Top 10 embedded inventions of the last 10 years
In a recent interview with Ray Zinn, I asked him what he thought was the greatest invention of his lifetime. He came up with a bunch of good answers, but I quickly realized that for our purposes, we should be discussing the discoveries/inventions/movements/etc. in the embedded world. To narrow it down even further, I’m going to add the caveat that it should be something that was developed in the last decade.
Here’s my list of the greatest embedded inventions of the last ten years. Clearly, I’m using the word “inventions” very loosely.
- The Internet of Things (IoT) – I’m guessing that you’ve heard enough about this technology, so suffice to say that it’s huge and it’s not going anywhere any time soon.
- The rollout of development boards – Dev kits have been around for a long, long time, but they’ve made a big resurgence in the past decade, fueled by products like Arduino, Raspberry Pi, and BeagleBone
- The evolution of the ARM architecture – Sure, ARM has been around for way longer than ten years, but in the last decade, the architecture has made some significant inroads into the embedded arena.
- The prominence of security – Security has moved to the forefront in nearly every embedded design.
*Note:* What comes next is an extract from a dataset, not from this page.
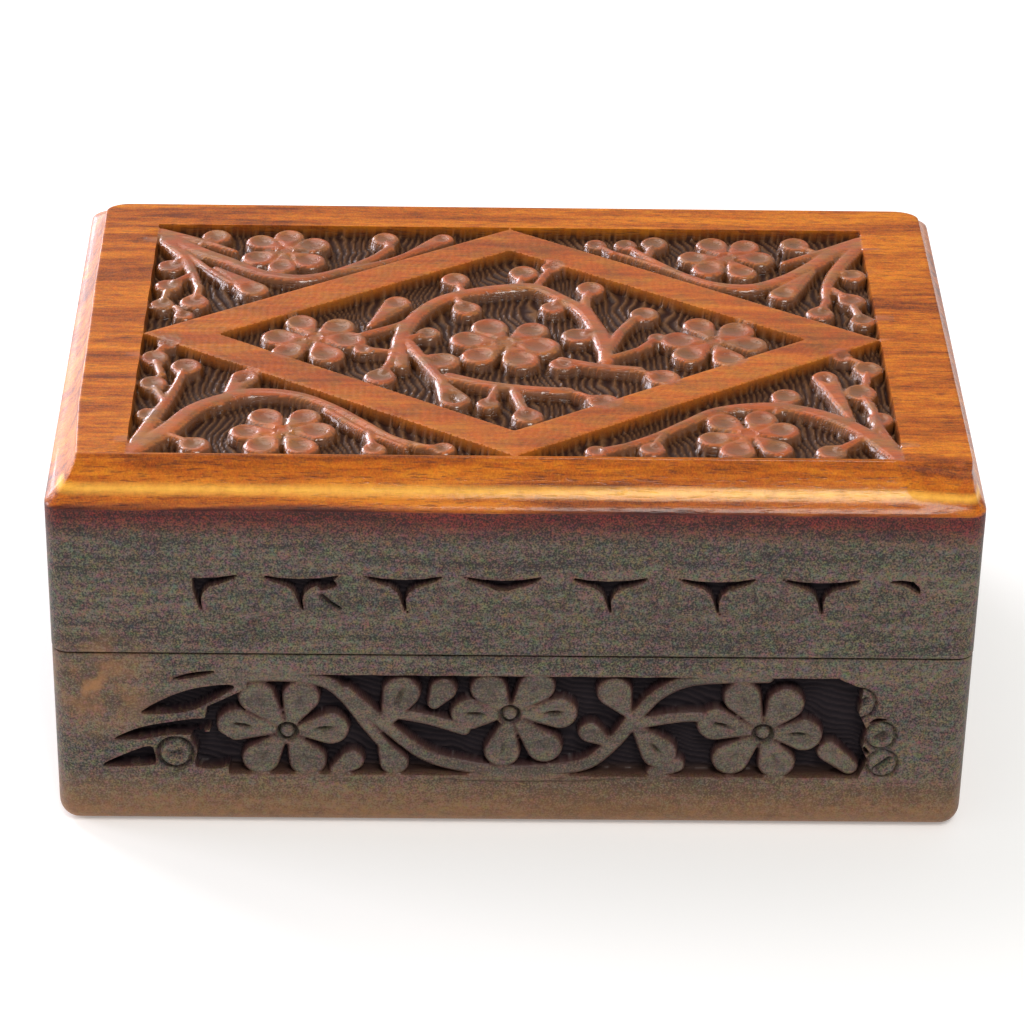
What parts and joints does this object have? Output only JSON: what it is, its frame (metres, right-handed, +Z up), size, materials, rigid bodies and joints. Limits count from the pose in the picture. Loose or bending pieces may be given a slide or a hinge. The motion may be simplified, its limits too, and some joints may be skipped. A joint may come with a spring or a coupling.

Unfortunately, the reason for this need is because of the number of hacks that have been occurring.
- The use of Linux – Today, designers don’t think twice about dropping a Linux kernel into their designs. Most of the questions surrounding performance, stability, security, etc., have been answered in the affirmative.
- The blending of consumer electronics with medical electronics – Partly fueled by the iPhone phenomenon, consumer medical devices are readily available at your neighborhood drugstore, and they’re easier than ever to use.
- The automating of back-end tools – Compilers and debuggers do all the work for you now, right? Not exactly, but the automation that’s built in today sure makes a developer’s life easier.
- The use of digital power – Not too long ago, digital power was an oxymoron that made analog engineers chuckle. That’s not the case anymore. In fact, the number of digital power systems that are replacing the traditional all-analog version is growing quite quickly.
- Electronics in the automobile – Cars practically drive themselves now, and before long, they’ll be doing that. Today’s most modern vehicles are equipped with a plethora safety and entertainment features.
- 3D printing – Over the past ten years, this technology has moved from pie in the sky to something that many developers would not be willing to live without. The concept of getting prototypes built in an hour was almost unthinkable ten years ago. Today, it’s reality and it’s affordable.
Agree, disagree? What’s on your list?